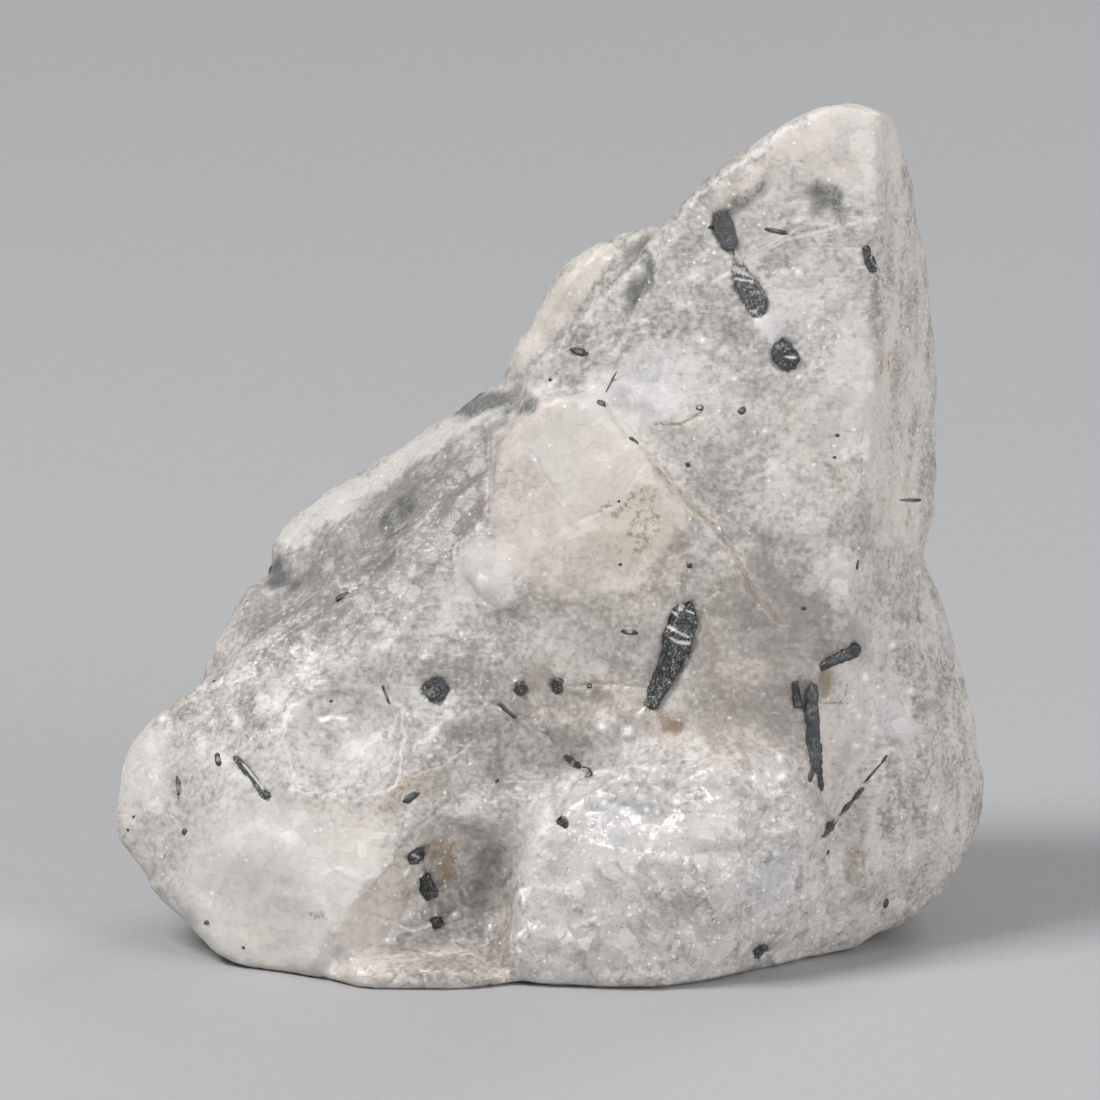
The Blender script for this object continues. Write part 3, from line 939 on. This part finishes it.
def mixed(tree, share, first, second, mode="MIX"):
    node = add(tree, "Mix", {0: share, 6: first, 7: second}, data_type="RGBA", blend_type=mode)
    return node.outputs[2]


def grains(tree, place, size, detail, roughness):
    """Noise with lumps of this size in millimetres, at a place given in metres."""
    node = add(tree, "TexNoise", {"Vector": place, "Scale": 1 / (size * MM), "Detail": detail,
                                  "Roughness": roughness})
    return node.outputs["Fac"]


def turned(tree, place, turn, stretch):
    """The place turned by degrees about x, y and z, and stretched."""
    node = add(tree, "Mapping", {"Vector": place, "Rotation": tuple(math.radians(t) for t in turn),
                                 "Scale": stretch}, vector_type="POINT")
    return node.outputs["Vector"]


def quality(tree, name):
    return add(tree, "Attribute", attribute_name=name).outputs["Fac"]


def new_material(name):
    material = bpy.data.materials.new(name)
    material.use_nodes = True
    return material, material.node_tree, material.node_tree.nodes["Principled BSDF"]


def quartz_material(look):
    material, tree, shader = new_material("quartz_finish")
    place = add(tree, "TexCoord").outputs["Object"]
    glassy = quality(tree, "glassy")
    stain = quality(tree, "stain")
    shade = quality(tree, "shade")
    cream = quality(tree, "cream")
    frost = quality(tree, "frost")
    sugar = grains(tree, place, 0.42, 3.0, 0.66)
    low = grains(tree, turned(tree, place, (0, 42, 0), (0.16, 1.0, 1.0)), 0.22, 2.0, 0.7)
    high = grains(tree, turned(tree, place, (0, 75, 0), (0.16, 1.0, 1.0)), 0.22, 2.0, 0.7)
    steep = quality(tree, "steep")
    scratch = calc(tree, "MULTIPLY_ADD", calc(tree, "SUBTRACT", high, low), steep, low)
    cells = add(tree, "TexVoronoi", {"Vector": place, "Scale": 1 / (0.34 * MM), "Randomness": 1.0})
    chance = add(tree, "SeparateColor", {"Color": cells.outputs["Color"]}).outputs[0]
    busy = calc(tree, "MULTIPLY_ADD", quality(tree, "calm"), -0.55, 1.0)
    # Facets: small broken faces, each flat and a little tilted, with a milkiness of its own
    facets = add(tree, "TexVoronoi", {"Vector": place, "Scale": 1 / (FACET_SIZE * MM), "Randomness": 1.0})
    away = add(tree, "VectorMath", {0: place, 1: facets.outputs["Position"]}, operation="SUBTRACT")
    tilt = add(tree, "VectorMath", {0: facets.outputs["Color"], 1: (0.5, 0.5, 0.5)}, operation="SUBTRACT")
    tilted = add(tree, "VectorMath", {0: away.outputs[0], 1: tilt.outputs[0]}, operation="DOT_PRODUCT")
    facet_milk = add(tree, "SeparateColor", {"Color": facets.outputs["Color"]}).outputs[1]
    # How milky: the clouds and fibres of the mesh, with a sugary speckle and fine white scratches
    speckle = calc(tree, "MULTIPLY", calc(tree, "SUBTRACT", sugar, 0.5), 1.3)
    body = calc(tree, "MULTIPLY_ADD", speckle, busy, quality(tree, "milk"))
    crystalline = calc(tree, "MULTIPLY_ADD", glassy, 0.13, 0.03)
    body = calc(tree, "MULTIPLY_ADD", calc(tree, "SUBTRACT", facet_milk, 0.5), crystalline, body)
    scratched = span(tree, scratch, 0.60, 0.72, 0.0, 0.5)
    body = calc(tree, "MULTIPLY_ADD", scratched, calc(tree, "ADD", quality(tree, "fibre"), 0.45), body)
    streak = calc(tree, "MULTIPLY", calc(tree, "SUBTRACT", scratch, 0.5), quality(tree, "fibre"))
    body = calc(tree, "MULTIPLY_ADD", streak, 1.4, body)
    body = calc(tree, "MULTIPLY_ADD", frost, 0.5, body)
    body = span(tree, body, -0.15, 1.15)
    # Glints: a few small flats that stand out white and smooth
    rare = calc(tree, "MULTIPLY_ADD", glassy, -0.14, 1.02)
    glint = calc(tree, "MULTIPLY", calc(tree, "GREATER_THAN", chance, rare),
                 span(tree, cells.outputs["Distance"], 0.22, 0.46, 1.0, 0.0))
    ragged = calc(tree, "MULTIPLY_ADD", speckle, 1.3, frost)
    glint = calc(tree, "MAXIMUM", glint, span(tree, ragged, 0.95, 1.2))
    # Colour
    colour = mixed(tree, body, look.clear_colour, look.milk_colour)
    warm = calc(tree, "MAXIMUM", cream, 0.0)
    cold = calc(tree, "MAXIMUM", calc(tree, "MULTIPLY", cream, -1.0), 0.0)
    colour = mixed(tree, calc(tree, "MULTIPLY", warm, 0.5), colour, look.cream_colour)
    colour = mixed(tree, calc(tree, "MULTIPLY", cold, 0.5), colour, look.blue_colour)
    blotch = span(tree, sugar, 0.40, 0.60, 0.45, 1.0)
    grainy = span(tree, calc(tree, "MULTIPLY_ADD", stain, 0.32, sugar), 0.58, 0.80)
    stained = calc(tree, "MULTIPLY", grainy, span(tree, stain, 0.0, 0.5, 0.0, 0.8))
    colour = mixed(tree, stained, colour, look.stain_colour)
    shaded = calc(tree, "MINIMUM", calc(tree, "MULTIPLY", shade, blotch), 0.85)
    colour = mixed(tree, shaded, colour, look.shade_colour)
    colour = mixed(tree, calc(tree, "MULTIPLY", glint, 0.75), colour, (0.95, 0.95, 0.96, 1.0))
    tree.links.new(colour, shader.inputs["Base Color"])
    # Clear where it is not milky
    clear = span(tree, body, 0.0, 0.8, 0.42, 0.02)
    clear = calc(tree, "MULTIPLY", clear, calc(tree, "SUBTRACT", 1.0, stained))
    tree.links.new(clear, shader.inputs["Transmission Weight"])
    rough = calc(tree, "MULTIPLY_ADD", sugar, 0.3, 0.34)
    rough = calc(tree, "MULTIPLY_ADD", glassy, -0.2, rough)
    rough = calc(tree, "MULTIPLY_ADD", glint, -0.3, rough)
    tree.links.new(calc(tree, "MAXIMUM", rough, 0.12), shader.inputs["Roughness"])
    shader.inputs["IOR"].default_value = 1.544
    # Relief finer than the mesh: the sugary grain
    coarse = calc(tree, "MULTIPLY_ADD", glassy, 0.5, calc(tree, "MULTIPLY", busy, 0.6))
    height = calc(tree, "MULTIPLY", sugar, coarse)
    steepness = calc(tree, "MULTIPLY_ADD", glassy, 0.42, 0.12)
    flat_faces = calc(tree, "MULTIPLY", tilted.outputs["Value"], 1 / (GRAIN_HEIGHT * MM))
    height = calc(tree, "MULTIPLY_ADD", flat_faces, steepness, height)
    bump = add(tree, "Bump", {"Height": height, "Distance": GRAIN_HEIGHT * MM, "Strength": 1.0})
    tree.links.new(bump.outputs["Normal"], shader.inputs["Normal"])
    absorb = add(tree, "VolumeAbsorption", {"Color": (0.86, 0.84, 0.80, 1.0), "Density": 14.0})
    tree.links.new(absorb.outputs["Volume"], tree.nodes["Material Output"].inputs["Volume"])
    return material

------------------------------

**SET EXERCISE**
Repeat the data above, word for word.

**COMPLETE ANSWER**
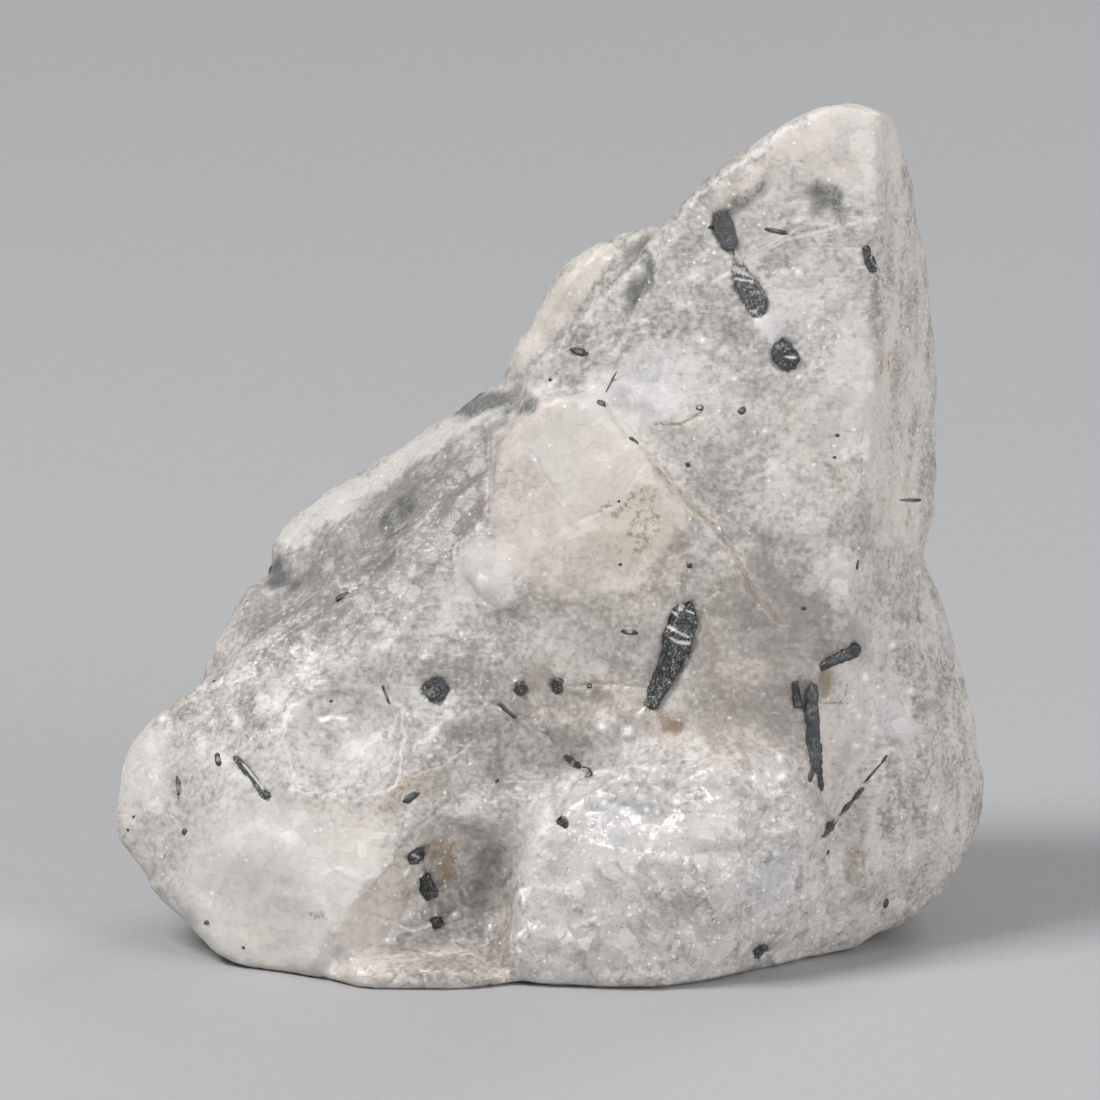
The Blender script for this object continues. Write part 3, from line 939 on. This part finishes it.
def mixed(tree, share, first, second, mode="MIX"):
    node = add(tree, "Mix", {0: share, 6: first, 7: second}, data_type="RGBA", blend_type=mode)
    return node.outputs[2]


def grains(tree, place, size, detail, roughness):
    """Noise with lumps of this size in millimetres, at a place given in metres."""
    node = add(tree, "TexNoise", {"Vector": place, "Scale": 1 / (size * MM), "Detail": detail,
                                  "Roughness": roughness})
    return node.outputs["Fac"]


def turned(tree, place, turn, stretch):
    """The place turned by degrees about x, y and z, and stretched."""
    node = add(tree, "Mapping", {"Vector": place, "Rotation": tuple(math.radians(t) for t in turn),
                                 "Scale": stretch}, vector_type="POINT")
    return node.outputs["Vector"]


def quality(tree, name):
    return add(tree, "Attribute", attribute_name=name).outputs["Fac"]


def new_material(name):
    material = bpy.data.materials.new(name)
    material.use_nodes = True
    return material, material.node_tree, material.node_tree.nodes["Principled BSDF"]


def quartz_material(look):
    material, tree, shader = new_material("quartz_finish")
    place = add(tree, "TexCoord").outputs["Object"]
    glassy = quality(tree, "glassy")
    stain = quality(tree, "stain")
    shade = quality(tree, "shade")
    cream = quality(tree, "cream")
    frost = quality(tree, "frost")
    sugar = grains(tree, place, 0.42, 3.0, 0.66)
    low = grains(tree, turned(tree, place, (0, 42, 0), (0.16, 1.0, 1.0)), 0.22, 2.0, 0.7)
    high = grains(tree, turned(tree, place, (0, 75, 0), (0.16, 1.0, 1.0)), 0.22, 2.0, 0.7)
    steep = quality(tree, "steep")
    scratch = calc(tree, "MULTIPLY_ADD", calc(tree, "SUBTRACT", high, low), steep, low)
    cells = add(tree, "TexVoronoi", {"Vector": place, "Scale": 1 / (0.34 * MM), "Randomness": 1.0})
    chance = add(tree, "SeparateColor", {"Color": cells.outputs["Color"]}).outputs[0]
    busy = calc(tree, "MULTIPLY_ADD", quality(tree, "calm"), -0.55, 1.0)
    # Facets: small broken faces, each flat and a little tilted, with a milkiness of its own
    facets = add(tree, "TexVoronoi", {"Vector": place, "Scale": 1 / (FACET_SIZE * MM), "Randomness": 1.0})
    away = add(tree, "VectorMath", {0: place, 1: facets.outputs["Position"]}, operation="SUBTRACT")
    tilt = add(tree, "VectorMath", {0: facets.outputs["Color"], 1: (0.5, 0.5, 0.5)}, operation="SUBTRACT")
    tilted = add(tree, "VectorMath", {0: away.outputs[0], 1: tilt.outputs[0]}, operation="DOT_PRODUCT")
    facet_milk = add(tree, "SeparateColor", {"Color": facets.outputs["Color"]}).outputs[1]
    # How milky: the clouds and fibres of the mesh, with a sugary speckle and fine white scratches
    speckle = calc(tree, "MULTIPLY", calc(tree, "SUBTRACT", sugar, 0.5), 1.3)
    body = calc(tree, "MULTIPLY_ADD", speckle, busy, quality(tree, "milk"))
    crystalline = calc(tree, "MULTIPLY_ADD", glassy, 0.13, 0.03)
    body = calc(tree, "MULTIPLY_ADD", calc(tree, "SUBTRACT", facet_milk, 0.5), crystalline, body)
    scratched = span(tree, scratch, 0.60, 0.72, 0.0, 0.5)
    body = calc(tree, "MULTIPLY_ADD", scratched, calc(tree, "ADD", quality(tree, "fibre"), 0.45), body)
    streak = calc(tree, "MULTIPLY", calc(tree, "SUBTRACT", scratch, 0.5), quality(tree, "fibre"))
    body = calc(tree, "MULTIPLY_ADD", streak, 1.4, body)
    body = calc(tree, "MULTIPLY_ADD", frost, 0.5, body)
    body = span(tree, body, -0.15, 1.15)
    # Glints: a few small flats that stand out white and smooth
    rare = calc(tree, "MULTIPLY_ADD", glassy, -0.14, 1.02)
    glint = calc(tree, "MULTIPLY", calc(tree, "GREATER_THAN", chance, rare),
                 span(tree, cells.outputs["Distance"], 0.22, 0.46, 1.0, 0.0))
    ragged = calc(tree, "MULTIPLY_ADD", speckle, 1.3, frost)
    glint = calc(tree, "MAXIMUM", glint, span(tree, ragged, 0.95, 1.2))
    # Colour
    colour = mixed(tree, body, look.clear_colour, look.milk_colour)
    warm = calc(tree, "MAXIMUM", cream, 0.0)
    cold = calc(tree, "MAXIMUM", calc(tree, "MULTIPLY", cream, -1.0), 0.0)
    colour = mixed(tree, calc(tree, "MULTIPLY", warm, 0.5), colour, look.cream_colour)
    colour = mixed(tree, calc(tree, "MULTIPLY", cold, 0.5), colour, look.blue_colour)
    blotch = span(tree, sugar, 0.40, 0.60, 0.45, 1.0)
    grainy = span(tree, calc(tree, "MULTIPLY_ADD", stain, 0.32, sugar), 0.58, 0.80)
    stained = calc(tree, "MULTIPLY", grainy, span(tree, stain, 0.0, 0.5, 0.0, 0.8))
    colour = mixed(tree, stained, colour, look.stain_colour)
    shaded = calc(tree, "MINIMUM", calc(tree, "MULTIPLY", shade, blotch), 0.85)
    colour = mixed(tree, shaded, colour, look.shade_colour)
    colour = mixed(tree, calc(tree, "MULTIPLY", glint, 0.75), colour, (0.95, 0.95, 0.96, 1.0))
    tree.links.new(colour, shader.inputs["Base Color"])
    # Clear where it is not milky
    clear = span(tree, body, 0.0, 0.8, 0.42, 0.02)
    clear = calc(tree, "MULTIPLY", clear, calc(tree, "SUBTRACT", 1.0, stained))
    tree.links.new(clear, shader.inputs["Transmission Weight"])
    rough = calc(tree, "MULTIPLY_ADD", sugar, 0.3, 0.34)
    rough = calc(tree, "MULTIPLY_ADD", glassy, -0.2, rough)
    rough = calc(tree, "MULTIPLY_ADD", glint, -0.3, rough)
    tree.links.new(calc(tree, "MAXIMUM", rough, 0.12), shader.inputs["Roughness"])
    shader.inputs["IOR"].default_value = 1.544
    # Relief finer than the mesh: the sugary grain
    coarse = calc(tree, "MULTIPLY_ADD", glassy, 0.5, calc(tree, "MULTIPLY", busy, 0.6))
    height = calc(tree, "MULTIPLY", sugar, coarse)
    steepness = calc(tree, "MULTIPLY_ADD", glassy, 0.42, 0.12)
    flat_faces = calc(tree, "MULTIPLY", tilted.outputs["Value"], 1 / (GRAIN_HEIGHT * MM))
    height = calc(tree, "MULTIPLY_ADD", flat_faces, steepness, height)
    bump = add(tree, "Bump", {"Height": height, "Distance": GRAIN_HEIGHT * MM, "Strength": 1.0})
    tree.links.new(bump.outputs["Normal"], shader.inputs["Normal"])
    absorb = add(tree, "VolumeAbsorption", {"Color": (0.86, 0.84, 0.80, 1.0), "Density": 14.0})
    tree.links.new(absorb.outputs["Volume"], tree.nodes["Material Output"].inputs["Volume"])
    return material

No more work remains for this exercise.